**Exercise requirements:**
Write out each line of the material again, word for word.

**Data extract:**
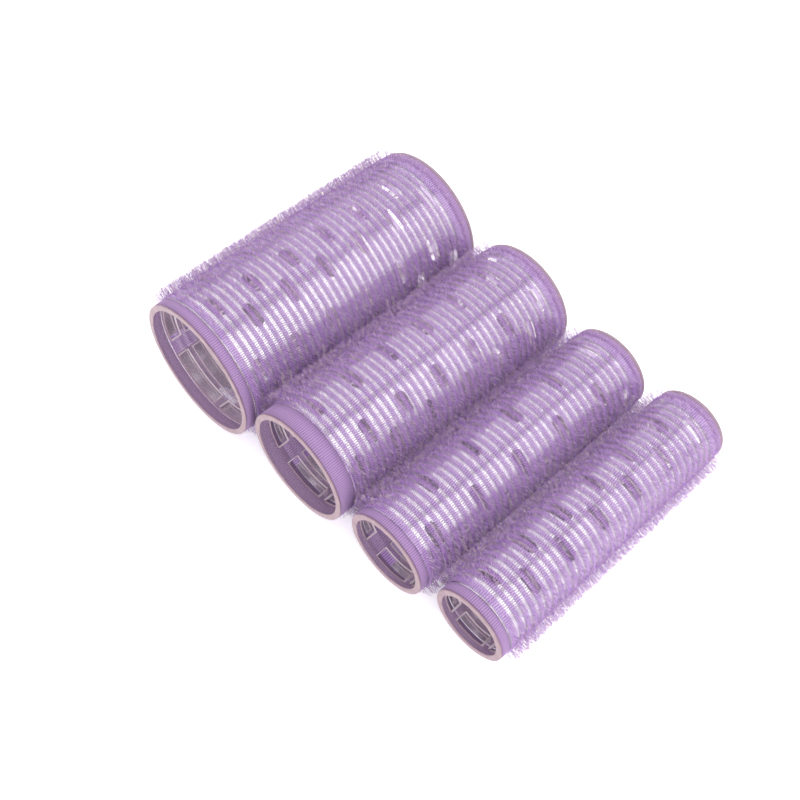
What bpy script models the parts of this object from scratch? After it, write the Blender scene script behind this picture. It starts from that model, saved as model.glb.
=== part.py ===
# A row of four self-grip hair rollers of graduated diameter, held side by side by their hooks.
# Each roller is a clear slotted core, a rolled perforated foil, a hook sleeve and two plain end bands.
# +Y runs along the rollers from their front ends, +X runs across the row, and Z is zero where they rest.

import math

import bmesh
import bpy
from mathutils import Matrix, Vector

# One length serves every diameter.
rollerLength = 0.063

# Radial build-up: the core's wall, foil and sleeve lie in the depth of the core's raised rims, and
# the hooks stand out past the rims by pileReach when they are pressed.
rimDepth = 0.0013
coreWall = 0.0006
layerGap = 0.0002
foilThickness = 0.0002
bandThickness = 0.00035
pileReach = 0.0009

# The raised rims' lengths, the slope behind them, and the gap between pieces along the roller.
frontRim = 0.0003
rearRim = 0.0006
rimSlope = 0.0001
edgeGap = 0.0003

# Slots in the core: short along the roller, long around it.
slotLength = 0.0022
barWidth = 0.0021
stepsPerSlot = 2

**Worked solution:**
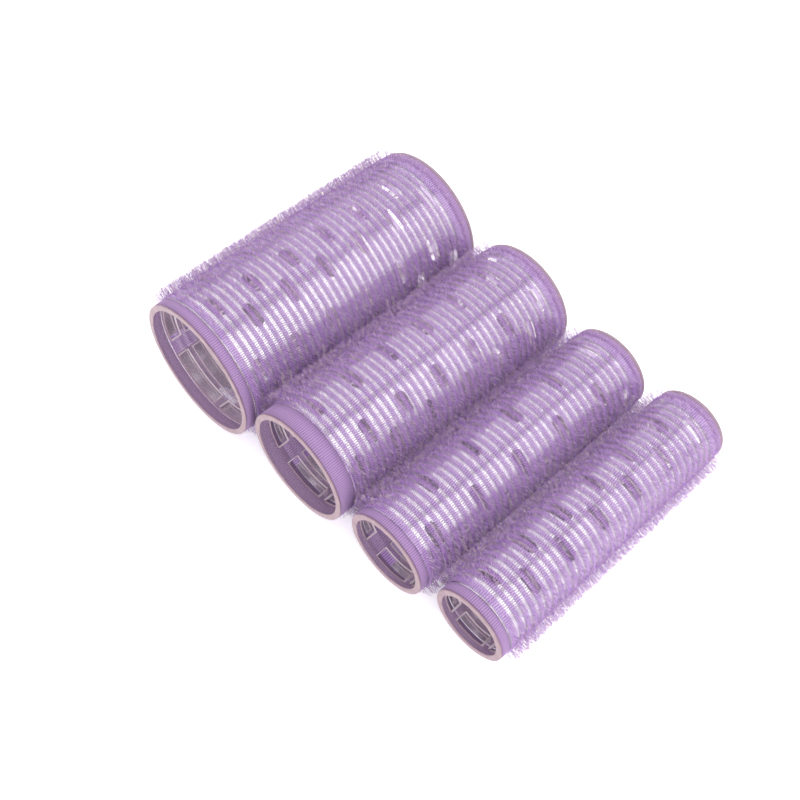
What bpy script models the parts of this object from scratch? After it, write the Blender scene script behind this picture. It starts from that model, saved as model.glb.
=== part.py ===
# A row of four self-grip hair rollers of graduated diameter, held side by side by their hooks.
# Each roller is a clear slotted core, a rolled perforated foil, a hook sleeve and two plain end bands.
# +Y runs along the rollers from their front ends, +X runs across the row, and Z is zero where they rest.

import math

import bmesh
import bpy
from mathutils import Matrix, Vector

# One length serves every diameter.
rollerLength = 0.063

# Radial build-up: the core's wall, foil and sleeve lie in the depth of the core's raised rims, and
# the hooks stand out past the rims by pileReach when they are pressed.
rimDepth = 0.0013
coreWall = 0.0006
layerGap = 0.0002
foilThickness = 0.0002
bandThickness = 0.00035
pileReach = 0.0009

# The raised rims' lengths, the slope behind them, and the gap between pieces along the roller.
frontRim = 0.0003
rearRim = 0.0006
rimSlope = 0.0001
edgeGap = 0.0003

# Slots in the core: short along the roller, long around it.
slotLength = 0.0022
barWidth = 0.0021
stepsPerSlot = 2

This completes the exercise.